### Task description
Repeat the entire listing exactly as written.

---

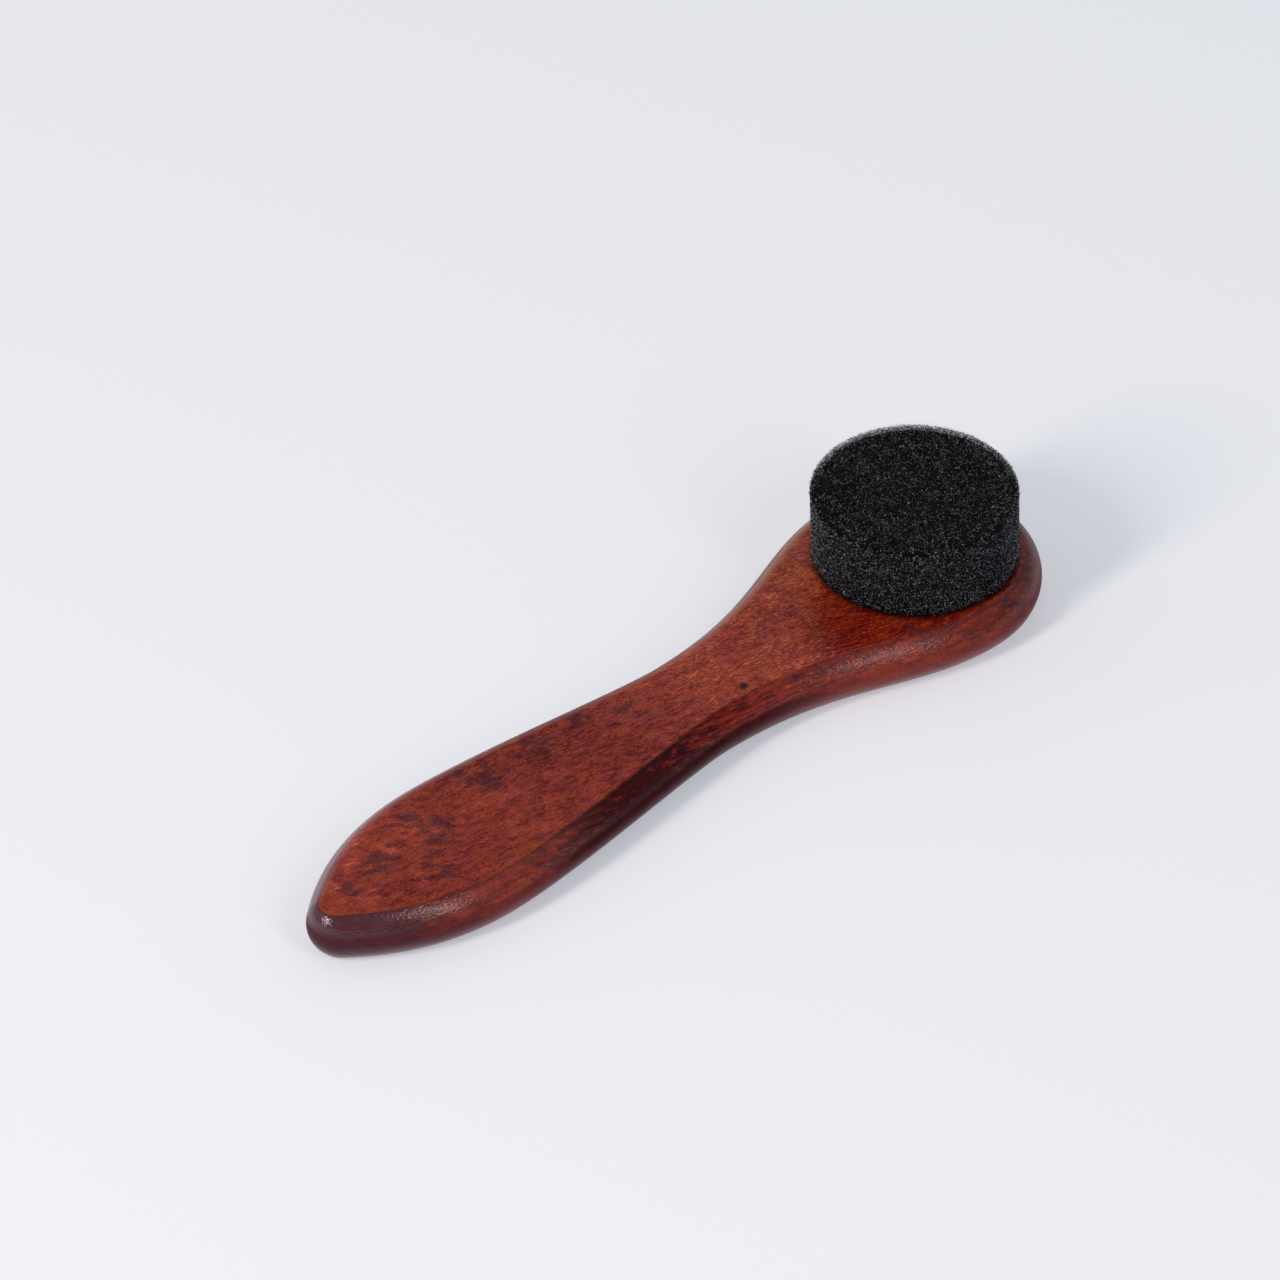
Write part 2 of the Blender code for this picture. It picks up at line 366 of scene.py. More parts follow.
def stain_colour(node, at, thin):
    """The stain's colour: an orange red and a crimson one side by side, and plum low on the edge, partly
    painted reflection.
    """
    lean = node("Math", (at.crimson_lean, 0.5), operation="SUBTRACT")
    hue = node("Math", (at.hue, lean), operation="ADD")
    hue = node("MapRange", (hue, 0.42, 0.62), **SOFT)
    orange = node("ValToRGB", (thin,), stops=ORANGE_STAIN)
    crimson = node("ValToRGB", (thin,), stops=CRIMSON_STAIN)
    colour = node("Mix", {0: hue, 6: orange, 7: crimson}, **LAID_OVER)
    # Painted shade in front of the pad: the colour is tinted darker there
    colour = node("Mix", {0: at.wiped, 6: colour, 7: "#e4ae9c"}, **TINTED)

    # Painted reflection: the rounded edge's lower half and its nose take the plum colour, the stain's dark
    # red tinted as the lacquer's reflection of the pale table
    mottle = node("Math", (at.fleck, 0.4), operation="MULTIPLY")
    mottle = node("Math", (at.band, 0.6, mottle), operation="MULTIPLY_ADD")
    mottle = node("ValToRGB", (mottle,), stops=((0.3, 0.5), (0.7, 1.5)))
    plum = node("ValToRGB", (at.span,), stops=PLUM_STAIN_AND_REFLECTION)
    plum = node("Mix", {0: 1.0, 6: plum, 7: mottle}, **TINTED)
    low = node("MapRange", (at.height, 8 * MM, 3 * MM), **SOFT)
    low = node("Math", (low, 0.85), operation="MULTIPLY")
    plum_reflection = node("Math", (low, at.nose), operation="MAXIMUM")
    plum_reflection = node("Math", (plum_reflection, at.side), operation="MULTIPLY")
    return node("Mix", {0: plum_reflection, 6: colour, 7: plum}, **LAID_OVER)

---

### Full answer
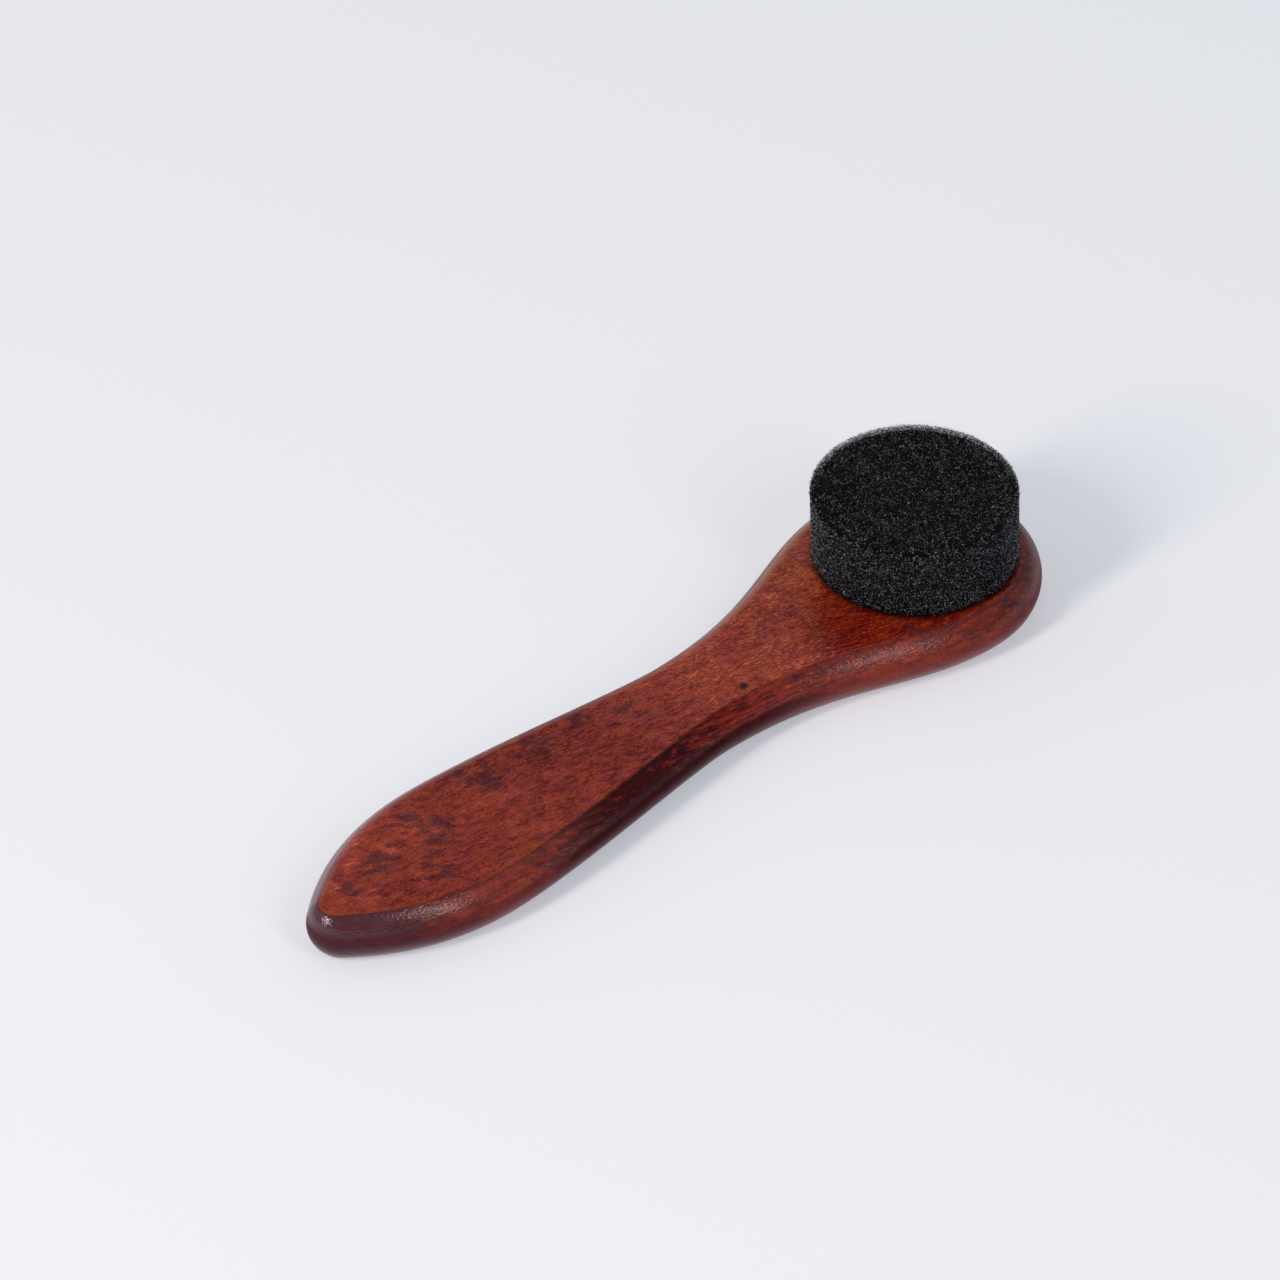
Write part 2 of the Blender code for this picture. It picks up at line 366 of scene.py. More parts follow.
def stain_colour(node, at, thin):
    """The stain's colour: an orange red and a crimson one side by side, and plum low on the edge, partly
    painted reflection.
    """
    lean = node("Math", (at.crimson_lean, 0.5), operation="SUBTRACT")
    hue = node("Math", (at.hue, lean), operation="ADD")
    hue = node("MapRange", (hue, 0.42, 0.62), **SOFT)
    orange = node("ValToRGB", (thin,), stops=ORANGE_STAIN)
    crimson = node("ValToRGB", (thin,), stops=CRIMSON_STAIN)
    colour = node("Mix", {0: hue, 6: orange, 7: crimson}, **LAID_OVER)
    # Painted shade in front of the pad: the colour is tinted darker there
    colour = node("Mix", {0: at.wiped, 6: colour, 7: "#e4ae9c"}, **TINTED)

    # Painted reflection: the rounded edge's lower half and its nose take the plum colour, the stain's dark
    # red tinted as the lacquer's reflection of the pale table
    mottle = node("Math", (at.fleck, 0.4), operation="MULTIPLY")
    mottle = node("Math", (at.band, 0.6, mottle), operation="MULTIPLY_ADD")
    mottle = node("ValToRGB", (mottle,), stops=((0.3, 0.5), (0.7, 1.5)))
    plum = node("ValToRGB", (at.span,), stops=PLUM_STAIN_AND_REFLECTION)
    plum = node("Mix", {0: 1.0, 6: plum, 7: mottle}, **TINTED)
    low = node("MapRange", (at.height, 8 * MM, 3 * MM), **SOFT)
    low = node("Math", (low, 0.85), operation="MULTIPLY")
    plum_reflection = node("Math", (low, at.nose), operation="MAXIMUM")
    plum_reflection = node("Math", (plum_reflection, at.side), operation="MULTIPLY")
    return node("Mix", {0: plum_reflection, 6: colour, 7: plum}, **LAID_OVER)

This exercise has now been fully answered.